** Task details **
Using the listing below, please gather every line containing the word "materials".

________

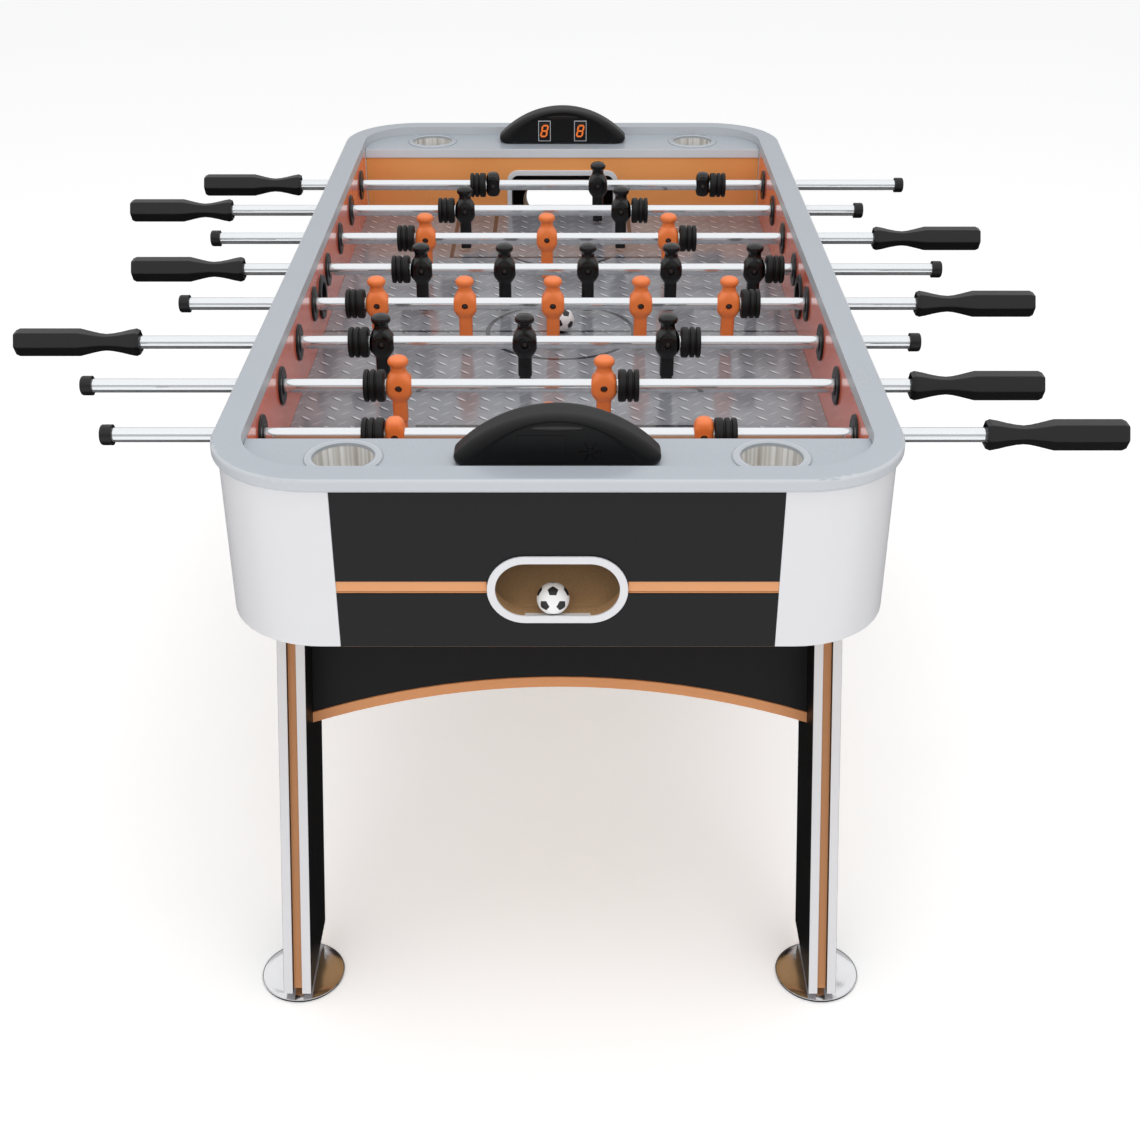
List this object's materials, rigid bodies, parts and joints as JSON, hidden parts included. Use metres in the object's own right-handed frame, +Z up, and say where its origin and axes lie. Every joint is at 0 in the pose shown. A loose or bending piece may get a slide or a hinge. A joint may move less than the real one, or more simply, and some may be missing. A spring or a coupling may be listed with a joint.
{
  "type": "foosball table",
  "caption": "Free-standing foosball table: round-cornered cabinet on leaning sandwich legs, with sliding and spinning player rods, goals, ball returns, score units and cup holders.",
  "frame": {"origin": "on the floor, under the middle of the whole outline with the rods in their stored positions", "axes": "+Z up, +X along the rods towards the orange team's grips, +Y along the table from the front end to the back end"},
  "size_m": [1.387, 1.452, 0.8464],
  "materials": {
    "silver_rail": "satin silver-grey",
    "silver_deck": "satin silver-grey laminate",
    "black_panel": "satin black laminate",
    "white_cover": "smooth white",
    "orange_stripe": "satin light orange",
    "printed_field": "glossy grey print",
    "orange_wall": "glossy orange laminate",
    "silver_frame": "satin silver",
    "raw_board": "raw board",
    "white_tray": "glossy white",
    "chrome_cup": "polished",
    "black_plastic": "satin black",
    "digit_display": "dark with orange digits",
    "white_leg": "white edge, black faces",
    "orange_core": "satin light orange",
    "chrome_foot": "polished",
    "chrome_rod": "polished",
    "black_player": "glossy black",
    "orange_player": "satin orange",
    "grip": "satin black",
    "bumper_rubber": "matt black",
    "ball": "white with black patches"
  },
  "bodies": {
    "cabinet": {"top_rail": "silver_rail", "end_decks": "silver_deck", "side_panels": "black_panel", "end_panels": "black_panel", "corner_covers": "white_cover", "stripe_inlays": "orange_stripe", "playfield": "printed_field", "goal_walls": "orange_wall", "goal_frames": "silver_frame", "return_boxes": "raw_board", "ball_trays": "white_tray", "return_frames": "white_cover", "base_board": "raw_board", "cup_holders": "chrome_cup", "score_housings": "black_plastic", "score_displays": "digit_display", "rod_bearings": "black_plastic", "serve_rings": "black_plastic", "leg_boards": "white_leg", "leg_cores": "orange_core", "aprons": "black_panel", "apron_trims": "orange_stripe"},
    "carriage_black_goal": {"bumpers_black_goal": "bumper_rubber"},
    "spindle_black_goal": {"rod_black_goal": "chrome_rod", "players_black_goal": "black_player", "grip_and_cap_black_goal": "grip"},
    "carriage_black_defence": {"bumpers_black_defence": "bumper_rubber"},
    "spindle_black_defence": {"rod_black_defence": "chrome_rod", "players_black_defence": "black_player", "grip_and_cap_black_defence": "grip"},
    "carriage_orange_attack": {"bumpers_orange_attack": "bumper_rubber"},
    "spindle_orange_attack": {"rod_orange_attack": "chrome_rod", "players_orange_attack": "orange_player", "grip_and_cap_orange_attack": "grip"},
    "carriage_black_midfield": {"bumpers_black_midfield": "bumper_rubber"},
    "spindle_black_midfield": {"rod_black_midfield": "chrome_rod", "players_black_midfield": "black_player", "grip_and_cap_black_midfield": "grip"},
    "carriage_orange_midfield": {"bumpers_orange_midfield": "bumper_rubber"},
    "spindle_orange_midfield": {"rod_orange_midfield": "chrome_rod", "players_orange_midfield": "orange_player", "grip_and_cap_orange_midfield": "grip"},
    "carriage_black_attack": {"bumpers_black_attack": "bumper_rubber"},
    "spindle_black_attack": {"rod_black_attack": "chrome_rod", "players_black_attack": "black_player", "grip_and_cap_black_attack": "grip"},
    "carriage_orange_defence": {"bumpers_orange_defence": "bumper_rubber"},
    "spindle_orange_defence": {"rod_orange_defence": "chrome_rod", "players_orange_defence": "orange_player", "grip_and_cap_orange_defence": "grip"},
    "carriage_orange_goal": {"bumpers_orange_goal": "bumper_rubber"},
    "spindle_orange_goal": {"rod_orange_goal": "chrome_rod", "players_orange_goal": "orange_player", "grip_and_cap_orange_goal": "grip"},
    "front_left_foot": {"foot_front_left": "chrome_foot"},
    "front_right_foot": {"foot_front_right": "chrome_foot"},
    "back_left_foot": {"foot_back_left": "chrome_foot"},
    "back_right_foot": {"foot_back_right": "chrome_foot"},
    "ball_in_play": {"game_ball": "ball"},
    "ball_in_return": {"return_ball": "ball"}
  },
  "joints": [
    {"name": "push_black_goal", "type": "slide", "parent": "cabinet", "child": "carriage_black_goal", "axis": [1, 0, 0], "range_m": [-0.18425, 0.06145]},
    {"name": "spin_black_goal", "type": "hinge", "parent": "carriage_black_goal", "child": "spindle_black_goal", "pos_m": [0.08995, 0.5054, 0.7484], "axis": [1, 0, 0], "continuous": true},
    {"name": "push_black_defence", "type": "slide", "parent": "cabinet", "child": "carriage_black_defence", "axis": [1, 0, 0], "range_m": [-0.1011, 0.1627]},
    {"name": "spin_black_defence", "type": "hinge", "parent": "carriage_black_defence", "child": "spindle_black_defence", "pos_m": [-0.00225, 0.361, 0.7484], "axis": [1, 0, 0], "continuous": true},
    {"name": "push_orange_attack", "type": "slide", "parent": "cabinet", "child": "carriage_orange_attack", "axis": [1, 0, 0], "range_m": [-0.08605, 0.13125]},
    {"name": "spin_orange_attack", "type": "hinge", "parent": "carriage_orange_attack", "child": "spindle_orange_attack", "pos_m": [0.00595, 0.2166, 0.7484], "axis": [1, 0, 0], "continuous": true},
    {"name": "push_black_midfield", "type": "slide", "parent": "cabinet", "child": "carriage_black_midfield", "axis": [1, 0, 0], "range_m": [-0.09135, 0.01135]},
    {"name": "spin_black_midfield", "type": "hinge", "parent": "carriage_black_midfield", "child": "spindle_black_midfield", "pos_m": [0.06855, 0.0722, 0.7484], "axis": [1, 0, 0], "continuous": true},
    {"name": "push_orange_midfield", "type": "slide", "parent": "cabinet", "child": "carriage_orange_midfield", "axis": [1, 0, 0], "range_m": [-0.04085, 0.06185]},
    {"name": "spin_orange_midfield", "type": "hinge", "parent": "carriage_orange_midfield", "child": "spindle_orange_midfield", "pos_m": [0.01805, -0.0722, 0.7484], "axis": [1, 0, 0], "continuous": true},
    {"name": "push_black_attack", "type": "slide", "parent": "cabinet", "child": "carriage_black_attack", "axis": [1, 0, 0], "range_m": [-0.06205, 0.15525]},
    {"name": "spin_black_attack", "type": "hinge", "parent": "carriage_black_attack", "child": "spindle_black_attack", "pos_m": [-0.01805, -0.2166, 0.7484], "axis": [1, 0, 0], "continuous": true},
    {"name": "push_orange_defence", "type": "slide", "parent": "cabinet", "child": "carriage_orange_defence", "axis": [1, 0, 0], "range_m": [-0.0599, 0.2039]},
    {"name": "spin_orange_defence", "type": "hinge", "parent": "carriage_orange_defence", "child": "spindle_orange_defence", "pos_m": [-0.04345, -0.361, 0.7484], "axis": [1, 0, 0], "continuous": true},
    {"name": "push_orange_goal", "type": "slide", "parent": "cabinet", "child": "carriage_orange_goal", "axis": [1, 0, 0], "range_m": [-0.11225, 0.13345]},
    {"name": "spin_orange_goal", "type": "hinge", "parent": "carriage_orange_goal", "child": "spindle_orange_goal", "pos_m": [0.01795, -0.5054, 0.7484], "axis": [1, 0, 0], "continuous": true},
    {"name": "level_front_left", "type": "slide", "parent": "cabinet", "child": "front_left_foot", "axis": [0, 0, 1], "range_m": [-0.01, 0]},
    {"name": "level_front_right", "type": "slide", "parent": "cabinet", "child": "front_right_foot", "axis": [0, 0, 1], "range_m": [-0.01, 0]},
    {"name": "level_back_left", "type": "slide", "parent": "cabinet", "child": "back_left_foot", "axis": [0, 0, 1], "range_m": [-0.01, 0]},
    {"name": "level_back_right", "type": "slide", "parent": "cabinet", "child": "back_right_foot", "axis": [0, 0, 1], "range_m": [-0.01, 0]},
    {"name": "roll_game_ball", "type": "slide", "parent": "cabinet", "child": "ball_in_play", "axis": [1, 0, 0], "range_m": [-0.3215, 0.3185]},
    {"name": "roll_return_ball", "type": "slide", "parent": "cabinet", "child": "ball_in_return", "axis": [1, 0, 0], "range_m": [-0.027, 0.037]}
  ]
}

________

** The result **
List this object's materials, rigid bodies, parts and joints as JSON, hidden parts included. Use metres in the object's own right-handed frame, +Z up, and say where its origin and axes lie. Every joint is at 0 in the pose shown. A loose or bending piece may get a slide or a hinge. A joint may move less than the real one, or more simply, and some may be missing. A spring or a coupling may be listed with a joint.
  "materials": {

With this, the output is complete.